Il disturbo post-traumatico da stress (PTSD) è oggi riconosciuto come una condizione psicologica derivante da eventi traumatici, spesso legati alla guerra. Tuttavia, la sua esistenza è documentata da millenni.
Sebbene le antiche civiltà non disponessero di una terminologia medica specifica, le fonti storiche offrono descrizioni dettagliate di sintomi compatibili con il PTSD tra soldati e sopravvissuti a eventi traumatici.
Le prime descrizioni di comportamenti riconducibili al PTSD risalgono alla Mesopotamia, nell'Epopea di Gilgamesh, dove il protagonista sperimenta incubi e angoscia dopo la morte dell’amico Enkidu. Nell'Iliade di Omero, Achille manifesta rabbia incontrollata e malinconia dopo la perdita di Patroclo, segnali di un forte impatto psicologico legato alla guerra.

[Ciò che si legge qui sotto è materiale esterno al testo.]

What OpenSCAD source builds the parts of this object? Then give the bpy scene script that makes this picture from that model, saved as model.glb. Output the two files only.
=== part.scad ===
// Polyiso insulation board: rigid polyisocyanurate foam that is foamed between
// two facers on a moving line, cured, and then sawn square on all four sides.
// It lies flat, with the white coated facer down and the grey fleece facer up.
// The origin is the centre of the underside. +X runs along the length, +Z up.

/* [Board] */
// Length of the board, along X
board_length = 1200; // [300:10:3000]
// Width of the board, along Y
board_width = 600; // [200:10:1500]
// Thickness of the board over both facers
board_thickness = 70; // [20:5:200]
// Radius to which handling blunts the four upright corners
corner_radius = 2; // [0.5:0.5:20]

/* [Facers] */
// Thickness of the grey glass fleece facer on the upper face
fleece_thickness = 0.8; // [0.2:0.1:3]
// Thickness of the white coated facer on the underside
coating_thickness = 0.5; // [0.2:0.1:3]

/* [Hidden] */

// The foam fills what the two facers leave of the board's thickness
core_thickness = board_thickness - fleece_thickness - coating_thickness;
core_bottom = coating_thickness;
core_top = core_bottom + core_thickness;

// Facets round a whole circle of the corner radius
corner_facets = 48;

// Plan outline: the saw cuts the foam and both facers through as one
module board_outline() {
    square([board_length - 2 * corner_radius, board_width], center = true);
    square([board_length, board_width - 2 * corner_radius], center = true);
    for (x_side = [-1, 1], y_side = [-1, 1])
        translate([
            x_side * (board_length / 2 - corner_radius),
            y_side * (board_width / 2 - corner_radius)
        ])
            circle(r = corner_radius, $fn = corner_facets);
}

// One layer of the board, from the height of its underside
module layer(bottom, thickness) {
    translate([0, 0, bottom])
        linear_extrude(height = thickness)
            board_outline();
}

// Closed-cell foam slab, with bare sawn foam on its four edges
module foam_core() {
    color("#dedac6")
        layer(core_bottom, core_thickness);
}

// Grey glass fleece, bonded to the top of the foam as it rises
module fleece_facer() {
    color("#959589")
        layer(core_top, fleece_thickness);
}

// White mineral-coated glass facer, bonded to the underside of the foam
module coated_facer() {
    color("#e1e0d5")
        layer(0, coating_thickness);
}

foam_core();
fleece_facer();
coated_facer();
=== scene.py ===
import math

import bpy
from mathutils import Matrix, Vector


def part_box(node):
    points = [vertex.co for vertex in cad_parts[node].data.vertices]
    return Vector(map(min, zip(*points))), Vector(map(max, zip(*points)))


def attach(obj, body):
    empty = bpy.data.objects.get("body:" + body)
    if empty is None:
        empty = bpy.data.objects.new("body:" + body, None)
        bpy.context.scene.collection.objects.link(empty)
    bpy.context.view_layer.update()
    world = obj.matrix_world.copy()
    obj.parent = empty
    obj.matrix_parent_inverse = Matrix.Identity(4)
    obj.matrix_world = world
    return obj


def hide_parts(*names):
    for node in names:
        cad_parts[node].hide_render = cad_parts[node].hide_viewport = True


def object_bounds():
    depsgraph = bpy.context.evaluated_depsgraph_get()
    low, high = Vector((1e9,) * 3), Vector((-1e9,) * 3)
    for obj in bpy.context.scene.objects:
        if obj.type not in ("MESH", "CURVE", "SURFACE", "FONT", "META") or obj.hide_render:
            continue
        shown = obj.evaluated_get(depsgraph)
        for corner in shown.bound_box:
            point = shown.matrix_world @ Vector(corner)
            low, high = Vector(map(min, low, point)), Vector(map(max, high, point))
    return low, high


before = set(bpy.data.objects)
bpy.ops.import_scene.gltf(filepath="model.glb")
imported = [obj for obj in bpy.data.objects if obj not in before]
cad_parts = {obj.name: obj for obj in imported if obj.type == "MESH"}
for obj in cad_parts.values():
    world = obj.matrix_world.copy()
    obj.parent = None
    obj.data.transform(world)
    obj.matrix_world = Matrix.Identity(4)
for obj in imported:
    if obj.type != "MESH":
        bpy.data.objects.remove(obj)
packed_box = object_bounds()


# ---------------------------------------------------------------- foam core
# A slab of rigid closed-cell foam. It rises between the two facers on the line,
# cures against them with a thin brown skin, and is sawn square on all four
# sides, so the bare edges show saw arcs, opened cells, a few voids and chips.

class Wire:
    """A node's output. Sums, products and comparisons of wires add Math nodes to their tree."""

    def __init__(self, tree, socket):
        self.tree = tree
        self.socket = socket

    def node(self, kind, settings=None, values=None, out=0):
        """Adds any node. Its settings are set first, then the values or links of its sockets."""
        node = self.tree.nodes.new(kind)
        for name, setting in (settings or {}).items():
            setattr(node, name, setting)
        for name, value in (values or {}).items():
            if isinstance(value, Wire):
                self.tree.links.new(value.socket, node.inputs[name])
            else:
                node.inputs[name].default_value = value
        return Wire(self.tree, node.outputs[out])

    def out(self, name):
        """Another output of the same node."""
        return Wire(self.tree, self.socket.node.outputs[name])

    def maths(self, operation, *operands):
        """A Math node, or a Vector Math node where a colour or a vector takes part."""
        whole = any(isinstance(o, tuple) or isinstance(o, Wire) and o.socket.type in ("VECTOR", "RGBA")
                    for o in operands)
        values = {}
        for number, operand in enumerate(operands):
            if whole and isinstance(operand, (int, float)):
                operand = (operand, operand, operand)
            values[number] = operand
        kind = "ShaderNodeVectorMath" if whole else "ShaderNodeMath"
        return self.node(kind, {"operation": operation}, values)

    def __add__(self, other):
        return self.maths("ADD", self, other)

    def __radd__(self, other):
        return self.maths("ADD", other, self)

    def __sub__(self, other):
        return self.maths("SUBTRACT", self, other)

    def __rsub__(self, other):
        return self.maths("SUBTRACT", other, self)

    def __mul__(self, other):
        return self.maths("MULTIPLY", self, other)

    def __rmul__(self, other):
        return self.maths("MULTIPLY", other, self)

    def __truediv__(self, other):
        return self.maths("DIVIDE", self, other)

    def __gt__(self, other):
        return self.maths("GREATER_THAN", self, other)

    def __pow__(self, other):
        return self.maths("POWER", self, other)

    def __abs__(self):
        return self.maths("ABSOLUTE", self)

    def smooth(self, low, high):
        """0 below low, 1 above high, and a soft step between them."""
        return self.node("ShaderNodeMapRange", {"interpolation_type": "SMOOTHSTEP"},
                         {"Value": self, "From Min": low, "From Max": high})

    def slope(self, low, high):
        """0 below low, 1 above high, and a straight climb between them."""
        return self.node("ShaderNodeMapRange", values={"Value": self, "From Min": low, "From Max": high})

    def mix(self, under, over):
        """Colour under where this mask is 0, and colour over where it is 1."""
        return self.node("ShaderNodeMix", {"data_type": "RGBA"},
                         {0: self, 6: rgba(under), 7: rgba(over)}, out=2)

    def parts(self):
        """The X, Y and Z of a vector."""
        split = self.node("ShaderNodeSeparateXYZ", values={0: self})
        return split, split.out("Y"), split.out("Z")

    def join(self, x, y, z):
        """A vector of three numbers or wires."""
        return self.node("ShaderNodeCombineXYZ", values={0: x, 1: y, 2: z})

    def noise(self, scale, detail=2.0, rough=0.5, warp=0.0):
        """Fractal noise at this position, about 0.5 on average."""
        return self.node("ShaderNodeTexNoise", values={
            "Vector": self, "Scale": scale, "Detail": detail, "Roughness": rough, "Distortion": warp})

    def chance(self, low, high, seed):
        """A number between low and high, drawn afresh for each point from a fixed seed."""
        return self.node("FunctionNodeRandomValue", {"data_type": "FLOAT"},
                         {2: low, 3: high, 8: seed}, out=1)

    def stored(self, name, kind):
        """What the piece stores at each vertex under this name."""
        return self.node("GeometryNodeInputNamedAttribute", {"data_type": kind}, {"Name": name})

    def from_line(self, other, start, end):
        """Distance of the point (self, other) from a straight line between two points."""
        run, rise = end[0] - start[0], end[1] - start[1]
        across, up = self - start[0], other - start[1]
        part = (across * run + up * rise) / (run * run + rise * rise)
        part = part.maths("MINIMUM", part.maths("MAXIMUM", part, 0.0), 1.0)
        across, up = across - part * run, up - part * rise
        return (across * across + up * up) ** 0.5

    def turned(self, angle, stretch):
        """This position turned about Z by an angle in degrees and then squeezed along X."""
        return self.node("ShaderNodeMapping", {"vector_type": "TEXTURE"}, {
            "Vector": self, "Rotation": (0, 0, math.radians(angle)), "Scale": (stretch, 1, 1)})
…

Anche gli Egizi e i Greci documentavano sintomi di ansia e paure persistenti tra i veterani, ritenendo tali disturbi derivanti da squilibri negli "umori" del corpo.
Nell'antica Roma troviamo testimonianze più dettagliate degli effetti psicologici della guerra attraverso gli scritti di Tito Livio, Giulio Cesare, Seneca e Tacito. Questi autori descrivono legionari che soffrivano di insonnia, attacchi di panico, incubi e difficoltà di reintegrazione nella società dopo il congedo, fenomeni che oggi rientrano nella diagnosi di PTSD.
Le legioni romane erano impegnate in campagne militari che potevano durare decenni, esponendo i soldati a violenze continue.
Tito Livio descrive casi in cui i soldati, dopo lunghi periodi in battaglia, erano colpiti da un improvviso terrore, tremori involontari e incubi notturni ricorrenti.
Giulio Cesare, nel "De bello gallico", menziona soldati incapaci di impugnare le armi a causa dello stress, con mani sudate e paralisi dovuta alla paura.
Tacito, parlando della battaglia di Teutoburgo, racconta di soldati che, anche dopo la fine della battaglia, continuavano a immaginare il clamore nemico nelle ore notturne, mostrando sintomi di ipervigilanza e allucinazioni uditive.
Seneca, nelle sue "Epistulae Morales", tratta il tema della paura persistente nei veterani, sottolineando come il terrore provato in battaglia non li abbandonasse neanche una volta deposte le armi.
Questi testi dimostrano che i Romani riconoscevano le conseguenze della guerra sulla mente dei soldati, anche se interpretavano il fenomeno in chiave morale o religiosa piuttosto che medica.
Sebbene non avessero una comprensione scientifica del PTSD, i Romani svilupparono strategie per mitigare gli effetti del trauma tra i veterani. Una delle soluzioni principali era la fratellanza militare, che forniva un supporto psicologico tra commilitoni. Tacito descrive questo legame come essenziale per la sopravvivenza emotiva dei soldati.
Un altro metodo era l’assegnazione di terre nelle colonie, affinché i veterani potessero reintegrarsi nella società. Svetonio menziona come Augusto promosse questo sistema per evitare che i soldati, una volta congedati, si trovassero in una condizione di povertà e disoccupazione, fattori che avrebbero potuto aggravare il loro stato mentale.
I Romani attribuivano anche un ruolo centrale alla religione, con sacrifici e riti di purificazione per liberare i soldati dal “miasma” della guerra. Gli storici riportano che, dopo le campagne militari, i soldati eseguivano rituali propiziatori a Marte e Bellona per purificarsi.
Alcuni veterani diventavano gladiatori, trovando nell’arena una valvola di sfogo per la violenza repressa, mentre altri ricorrevano al vino e ad altre sostanze per lenire l'ansia e i ricordi traumatici. Petronio suggerisce che il vino fosse considerato un conforto per i veterani tormentati dai ricordi della guerra.
Gli antichi Romani, pur non avendo la conoscenza scientifica del PTSD, ne intuivano gli effetti devastanti e adottavano diverse strategie per mitigarli. Il sostegno tra commilitoni, la reintegrazione in colonie, i riti religiosi e l’arena gladiatoria erano tentativi di affrontare il trauma bellico. Tuttavia, come accade oggi, non tutti riuscivano a superare le ferite invisibili della guerra.